Batman: Arkham Knight:

  • Frank Sinatra's "I Got You Under My Skin" which plays over the opening cinematic that played at E3 is awesome in itself. But scoring the track to Joker's cremation is doubly so, also in keeping with the latter's fondness for 50's pop hits.
  • "Evening the Odds", which combines rapid string and percussion figures with slow brass sweeps to build up to a thunderous swell. No wonder it was used in almost all the trailers and promotional material.
  • "Look Who's Laughing Now" is a fiendish delight, and its later Dark Reprise, "I'm Not Laughing", a bluesy lament, both featuring superb instrumentation. They're serious, serious spoilers, though.
  • The TV commercial's use of Muse's "Mercy" is a perfect fit.
  • "Inner Demon" perfectly captures Batman's battle with the Joker within his psyche and plays during some of the most emotional moments in the game to boot.
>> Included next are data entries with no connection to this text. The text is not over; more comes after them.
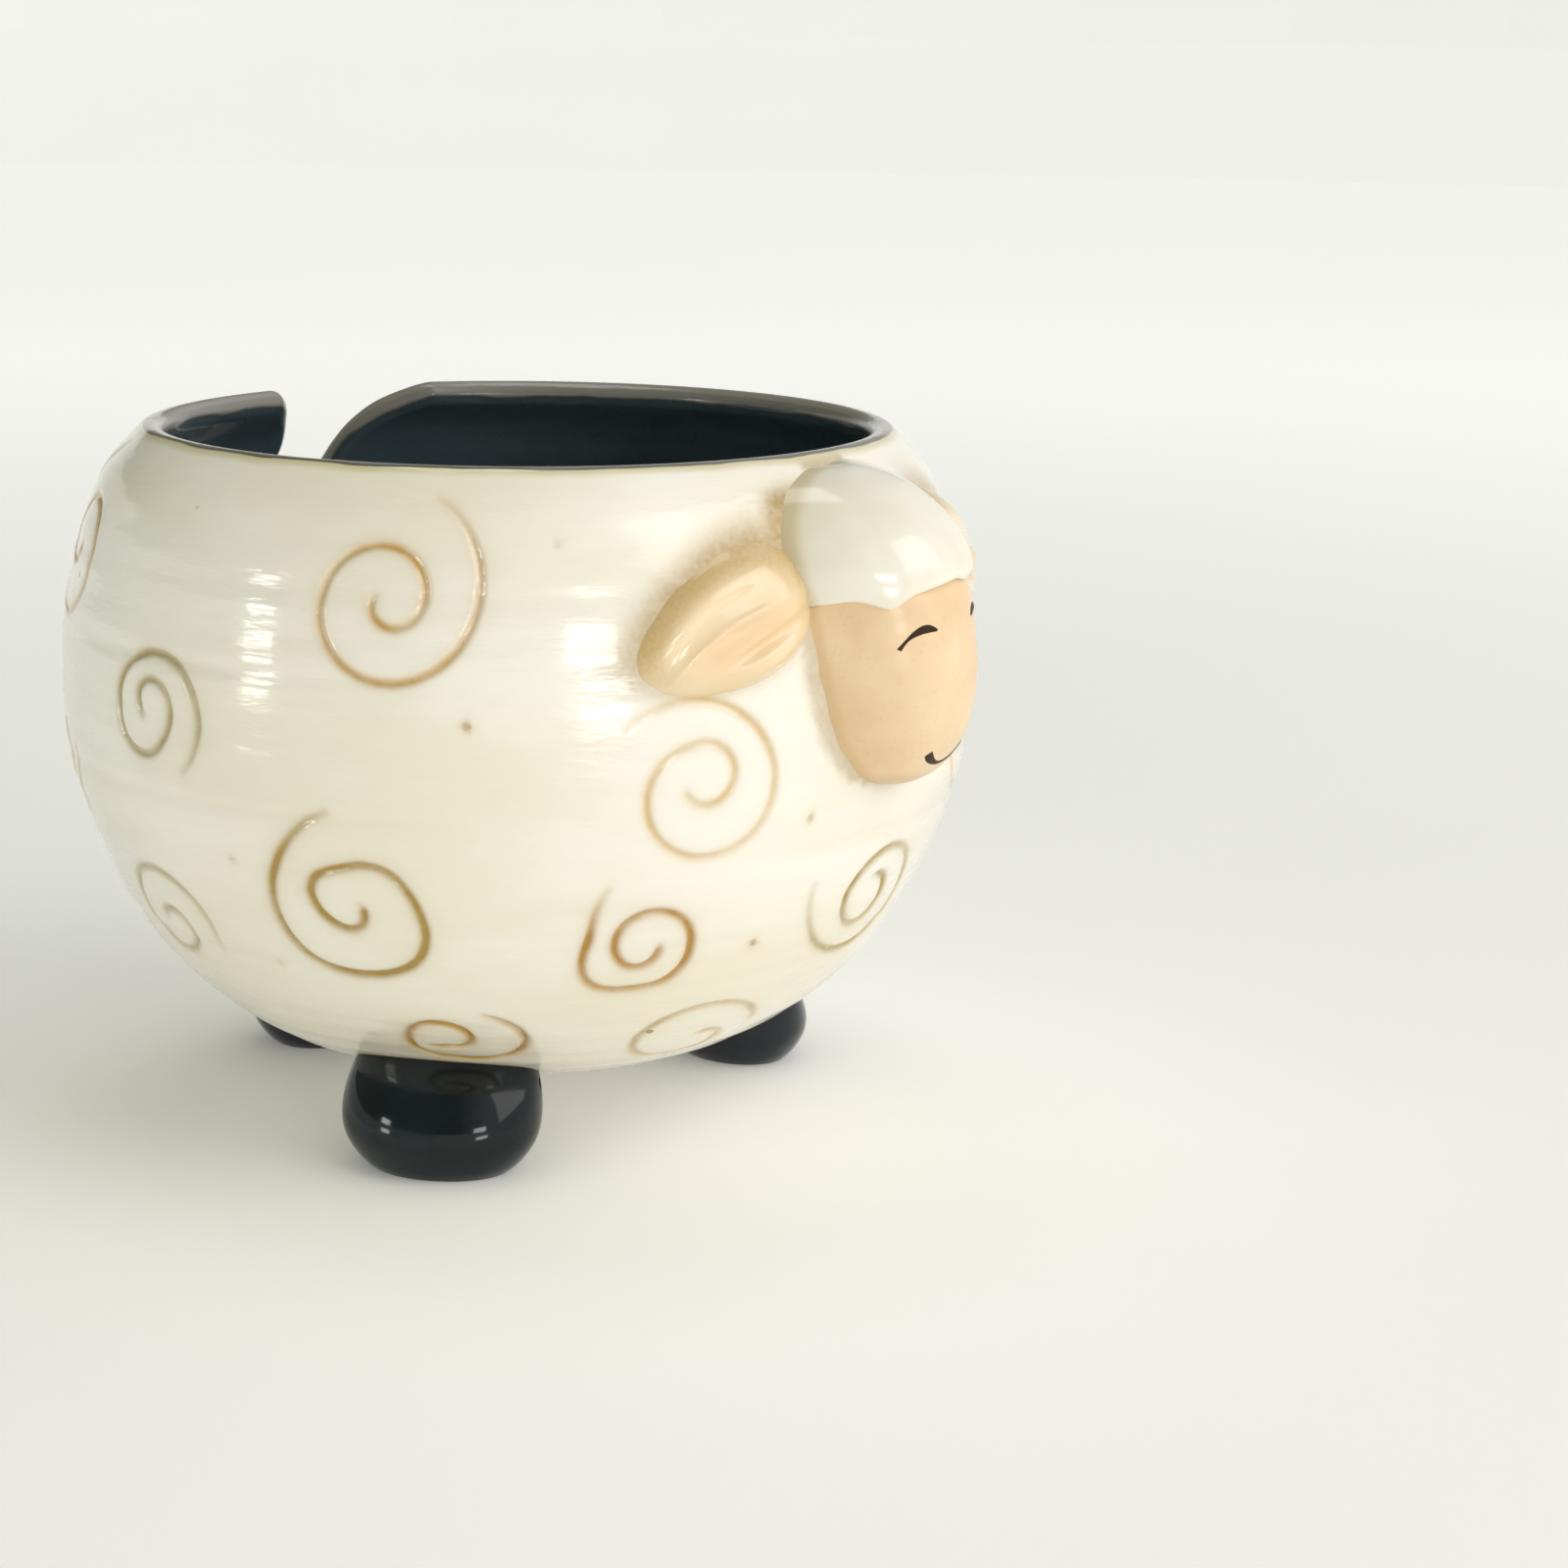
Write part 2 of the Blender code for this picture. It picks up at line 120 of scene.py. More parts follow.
# The head, leaned over about a point on the bowl's axis. Levels are (height, half width, reach).
HEAD_TILT = math.radians(4.0)
HEAD_CENTRE_Z = 0.0890
HEAD_BACK = 0.060
HEAD_POWER = 2.6
HEAD_ROOT = 0.0022
CHIN_Z = 0.0668
FACE_LEVELS = (
    (0.0655, 0.0012, 0.0762), (0.0662, 0.0050, 0.0802), (0.0681, 0.0096, 0.0842),
    (0.0712, 0.0124, 0.0870), (0.0748, 0.0145, 0.0890), (0.0797, 0.0158, 0.0902),
    (0.0850, 0.0164, 0.0907), (0.0912, 0.0165, 0.0905), (0.0988, 0.0162, 0.0886),
    (0.1012, 0.0150, 0.0850),
)
CAP_LEVELS = (
    (0.0991, 0.0168, 0.0891), (0.1020, 0.0170, 0.0888), (0.1052, 0.0167, 0.0875),
    (0.1085, 0.0158, 0.0850), (0.1115, 0.0143, 0.0814), (0.1140, 0.0120, 0.0773),
    (0.1157, 0.0088, 0.0732), (0.1168, 0.0046, 0.0695), (0.1166, 0.0010, 0.0660),
)
# The cap's lower edge over the brow: (share of the half width, drop in mm).
CAP_EDGE = (
    (-1.00, 1.8), (-0.90, 0.9), (-0.80, 0.5), (-0.66, 1.8), (-0.53, 0.6), (-0.38, -0.3),
    (-0.22, -0.8), (0.00, -1.2), (0.16, -0.9), (0.34, -0.2), (0.52, -0.8), (0.70, 0.4),
    (0.86, -0.2), (1.00, 1.2),
)
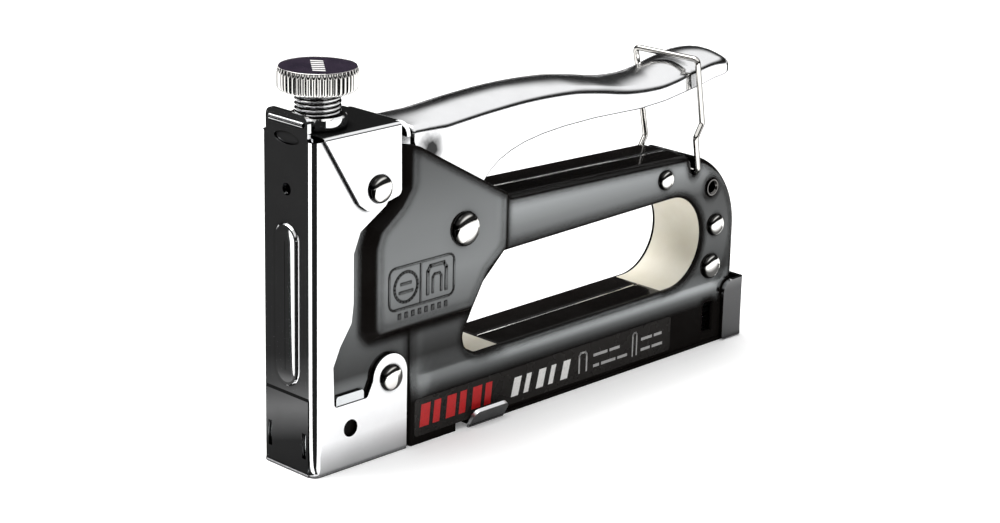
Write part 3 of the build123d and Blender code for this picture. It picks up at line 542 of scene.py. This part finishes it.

It also plays during "In from the Cold" from "Season of Infamy" when Nora awakes and when she and Freeze leave Gotham.
  • "All Who Follow You", which plays during the final scenes, as well as when Batman hallucinates Oracle committing suicide as well as, again, "In from the Cold" when Nora and Freeze reunite.
  • Riddler's background themes — an ambient mixture of low and high brass, strings, and idiophones, sustained over a slow, pulsating synth bass line. The immense creepiness of it really drives home how deeply he's lost his mind by this point.